AI system detects road cracks and damaged signs in real-time
The AI models were seamlessly integrated into a mobile application featuring a GIS-based dashboard. Maintenance workers can view heatmaps of detected issues, filter by anomaly type, and access geotagged photo evidence. The app also supports citizen participation: local residents can submit reports via smartphone, contributing to real-time data streams and reinforcing training data for future model updates.

A cutting-edge artificial intelligence system developed through Italy’s CTE Molise project is poised to transform municipal infrastructure maintenance by detecting damaged traffic signs and deteriorating road surfaces with over 90% accuracy. The tool, developed by researchers from the University of Molise and Tiscali Italia, leverages state-of-the-art deep learning models and cloud computing infrastructure to enable proactive safety interventions in urban mobility networks.

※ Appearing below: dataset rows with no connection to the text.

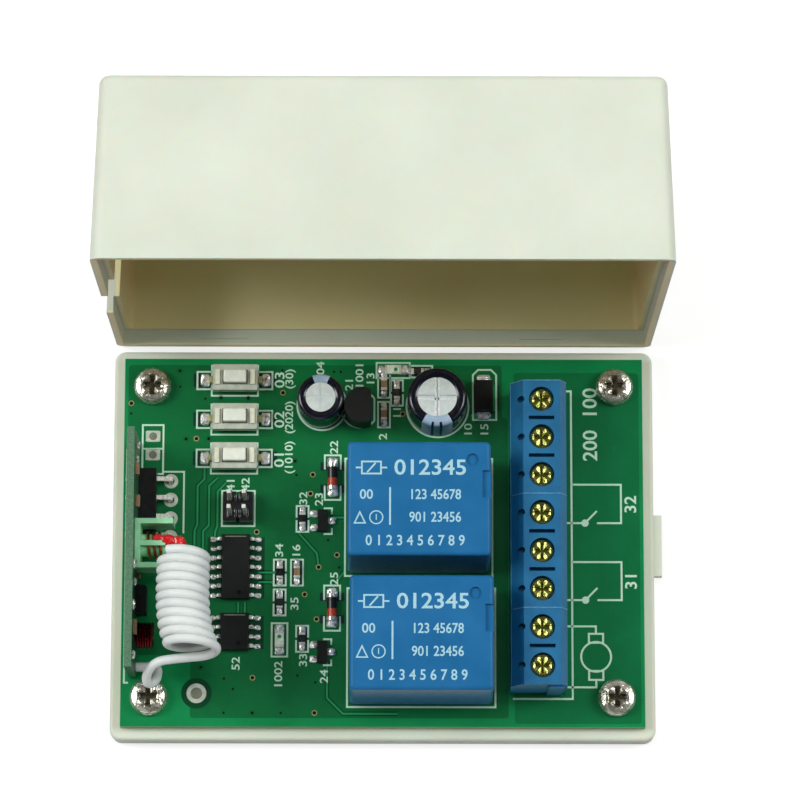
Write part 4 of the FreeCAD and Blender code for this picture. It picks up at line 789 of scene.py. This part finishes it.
# Height and stretch of some figures, then the place of each
BOARD_FIGURES = [
    (1.05, 1.25, {
        "04": (-8.5, 23.9), "1001": (-3.2, 22.9), "21": (-4.6, 21.7), "13": (-1.7, 22.4),
        "11": (1.9, 17.8), "2": (0.0, 14.5), "10": (11.5, 15.4), "15": (13.7, 15.4),
        "22": (-6.6, 13.0), "41": (-20.5, 7.9), "42": (-18.5, 7.9), "34": (-13.9, -1.1),
        "16": (-11.6, -1.2), "35": (-11.8, -8.3), "52": (-19.6, -16.4), "1002": (-13.9, -17.9),
        "33": (-10.6, -15.9), "32": (-10.7, 6.0), "23": (-8.6, 5.9), "24": (-7.8, -18.1),
        "25": (-6.5, -4.9)}),
    (1.3, 1.25, {"03": (-14.0, 22.3), "02": (-14.0, 16.8), "01": (-14.0, 11.4)}),
    (1.05, 1.15, {"(30)": (-12.7, 22.4), "(2020)": (-12.7, 17.1), "(1010)": (-12.7, 11.6)}),
    (1.9, 1.05, {"100": (28.0, 19.1), "200": (28.0, 13.3)}),
    (1.55, 1.1, {"32": (33.35, 5.25), "31": (33.35, -5.1)}),
]


def rounded_outline(points, radius):
    """The outline with each corner drawn as a few points of a curve."""
    result = []
    count = len(points)
    for i, point in enumerate(points):
        corner = Vector(point)
        back = (Vector(points[i - 1]) - corner).normalized() * radius
        ahead = (Vector(points[(i + 1) % count]) - corner).normalized() * radius
        for step in range(5):
            part = step / 4
            result.append(corner + back * (1 - part) ** 2 + ahead * part ** 2)
    return result


def copper_layers():
    """Copper under the mask: the ground pour, its gaps, the traces in them and the vias."""
    for name, outline, finish in (("ground_pour", POUR_OUTLINE, "copper_pour"),
                                  ("power_pour", POWER_POUR_OUTLINE, "power_pour")):
        pour = Layer(POUR_THICKNESS)
        pour.plate(rounded_outline(outline, POUR_CORNER))
        pour.finish(name, finish)
    gaps = Layer(POUR_THICKNESS * 1.5)
    traces = Layer(TRACE_THICKNESS)
    for routes, gap, width in ((SIGNAL_TRACES, SIGNAL_GAP, SIGNAL_WIDTH),
                               (POWER_TRACES, POWER_GAP, POWER_WIDTH)):
        for route in routes:
            gaps.ribbon(route, gap)
            traces.ribbon(route, width)
    gaps.disc(AERIAL_HOLE, AERIAL_GAP, 32)
    chip_surrounds(gaps)
    for spot in BARE_VIAS + GOLD_VIAS:
        gaps.disc(spot, VIA_GAP)
    gaps.finish("trace_gaps", "trace_gap")
    traces.finish("traces", "copper_trace")


def chip_surrounds(layer):
    """Laminate free of copper between the leads of the chips."""
    for node in ("decoder_chip", "memory_chip"):
        layer.plate(corners(*box(node), 1.9, -0.2))


def mask_openings():
    """Dark bare laminate round the soldered ends of the small parts."""
    layer = Layer(POUR_THICKNESS * 1.8)
    for node, (along, across) in MASK_GROWTH.items():
        for low, high in solid_boxes(node):
            grow = (along, across) if lies_along_x(low, high) else (across, along)
            layer.plate(corners(low, high, *grow))
    layer.finish("mask_openings", "bare_laminate")


def via_hole_shades():
    """Rims of the vias and dark discs of painted shade in their holes; the small ones show a shaded
    hole alone.
    """
    rings, masked, holes = Layer(), Layer(), Layer()
    for spots, layer, radius, hole in ((GOLD_VIAS, rings, 0.32, 0.25),
                                       (BARE_VIAS, masked, 0.3, 0.22)):
        for spot in spots:
            layer.ring(spot, radius, VIA_RIM, steps=16)
            # Dark disc of painted shade in each hole
            holes.disc(spot, hole, 12)
    for spot in SMALL_VIAS:
        holes.disc(spot, 0.17, 10)
    rings.finish("via_rings", "via_gold")
    masked.finish("masked_via_rings", "copper_pour")
    holes.finish("via_hole_shades", "hole_shade_dark")


def plated_pads():
    """Tinned rings and squares round the open holes, with painted shade in the holes and round the
    radio pins.
    """
    pads, holes, sockets = Layer(), Layer(), Layer()
    pads.ring(AERIAL_HOLE, AERIAL_HOLE_RADIUS + AERIAL_PAD / 2, AERIAL_PAD)
    # Grey discs of painted shade where the base plastic shows through the holes
    holes.disc(AERIAL_HOLE, AERIAL_HOLE_RADIUS, 32)
    for spot in SPARE_PADS:
        square_pad(pads, spot, SPARE_HALF, SPARE_HOLE)
        holes.disc(spot, SPARE_HOLE - 0.01, 24)
    for low, high in solid_boxes("radio_pins"):
        centre = (high.x - 0.3, (low.y + high.y) / 2)
        pads.ring(centre, 0.72, 0.5)
        # Dark disc of painted shade in the hole round each pin
        sockets.disc(centre, 0.46)
    holes.finish("open_hole_shades", "grey_shade_and_highlight")
    sockets.finish("pin_socket_shades", "hole_shade_dark")
    pads.finish("plated_pads", "pad_tin")


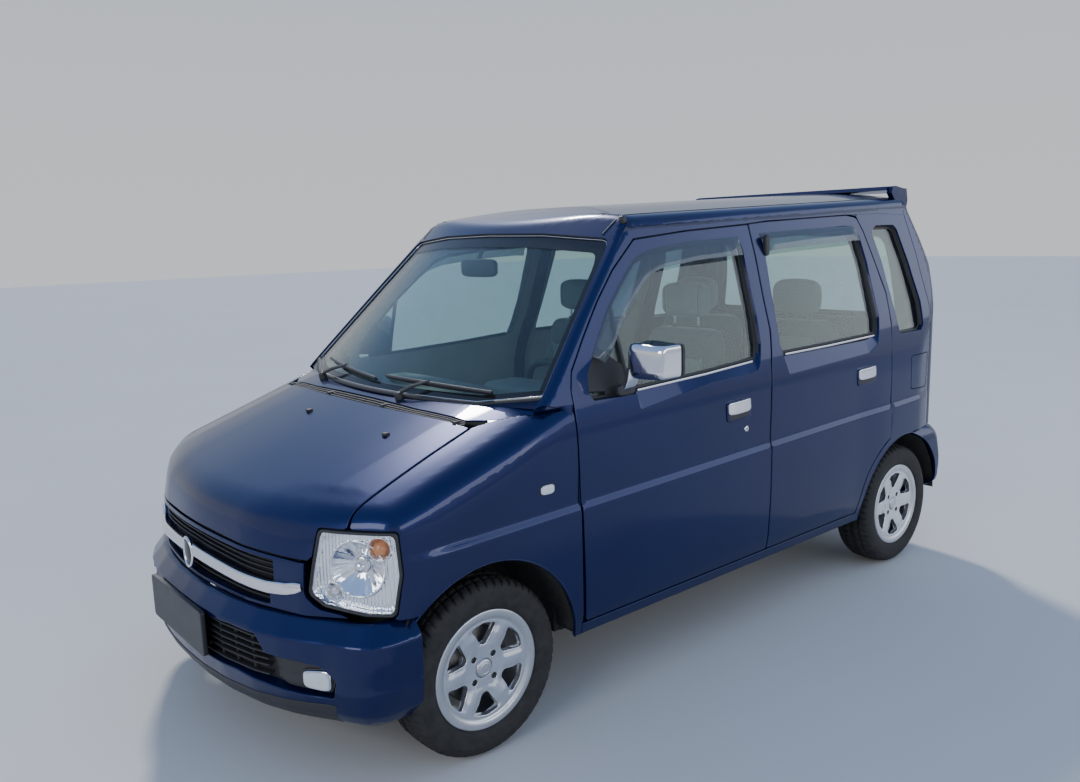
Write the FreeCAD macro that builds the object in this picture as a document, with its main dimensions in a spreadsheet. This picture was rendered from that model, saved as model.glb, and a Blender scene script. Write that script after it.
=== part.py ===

The findings were recently published in a paper titled "Improving Road Safety with AI: Automated Detection of Signs and Surface Damage" in Computers.
The system integrates two computer vision models based on the YOLOv8 architecture, one optimized for traffic sign detection and the other for identifying surface anomalies such as potholes and cracks. It also includes a convolutional neural network (CNN) enhanced with attention mechanisms to classify traffic signs as damaged or intact. Together, these models form a real-time detection pipeline embedded in a mobile application designed for municipal maintenance crews and public reporting.
The platform was tested using two large open datasets: the Mapillary Vistas dataset for traffic signs and the RDD 2022 dataset for road surface damage. The researchers employed a data augmentation strategy, including rotation, scaling, and pixel normalization, to improve model generalization across various lighting conditions, camera angles, and weather variations.
For traffic signs, the researchers used YOLOv8x, a high-capacity model capable of identifying small and irregularly shaped signs with 92% average precision at 50% intersection over union (mAP50). To assess surface damage, they opted for YOLOv8s, a smaller, more efficient model that achieved 75% mAP50 while maintaining fast inference times suitable for mobile hardware.
Both models were trained on high-performance GPU infrastructure, including Google Colab’s NVIDIA Tesla T4 environment for YOLO tasks and Reevo cloud servers for CNN classification. Validation results showed the CNN attained 90% accuracy in classifying damaged signs, demonstrating robustness even under severe class imbalance conditions, only 6025 damaged versus 34,315 intact sign images were available initially.
To address the imbalance, the team used Stable Diffusion v2.1, a generative AI model, to produce 18,000 realistic images of defaced signs featuring graffiti, rust, stickers, and physical deformation. These synthetic images were generated through text-plus-image conditioning and trained using contrastive and perceptual loss functions to ensure both visual realism and classification utility.
The CNN classifier includes both spatial and channel attention mechanisms, enabling it to focus on subtle details, like sticker corners or faded paint, across various image regions and feature channels. It uses the Adam optimizer with Focal Loss, a function designed to reduce the dominance of the majority class during training.
The AI models were seamlessly integrated into a mobile application featuring a GIS-based dashboard. Maintenance workers can view heatmaps of detected issues, filter by anomaly type, and access geotagged photo evidence. The app also supports citizen participation: local residents can submit reports via smartphone, contributing to real-time data streams and reinforcing training data for future model updates.
The dashboard categorizes road damage and sign issues using intuitive icons and prioritizes interventions based on severity and location. Early field testing in Campobasso demonstrated the tool’s ability to detect potholes, cracks, and defaced signs with high confidence and minimal false positives. Real-time processing enabled same-day flagging of critical issues for repair teams.
To ensure scalability across municipalities, the system was built using containerized cloud microservices and supports integration with existing urban maintenance software. The app’s modular design allows it to operate in rural or urban zones and scale from small townships to large metropolitan areas. GPU acceleration and real-time API delivery ensure the system remains lightweight, responsive, and deployable via mobile networks.
Moreover, the team identified several challenges. Chief among them was the difficulty of detecting subtle or partial damage on signs, especially under poor lighting or visual obstructions. Additional complications included overfitting risks, which were addressed through dropout layers, early stopping protocols, and batch normalization.
The research team now plans to extend the platform by incorporating retroreflectivity detection, analyzing how well road signs reflect light at night, and automating data labeling through generative AI to accelerate retraining cycles. These features will further enhance the predictive maintenance capabilities of the system, allowing cities to transition from reactive fixes to scheduled upkeep based on risk forecasting.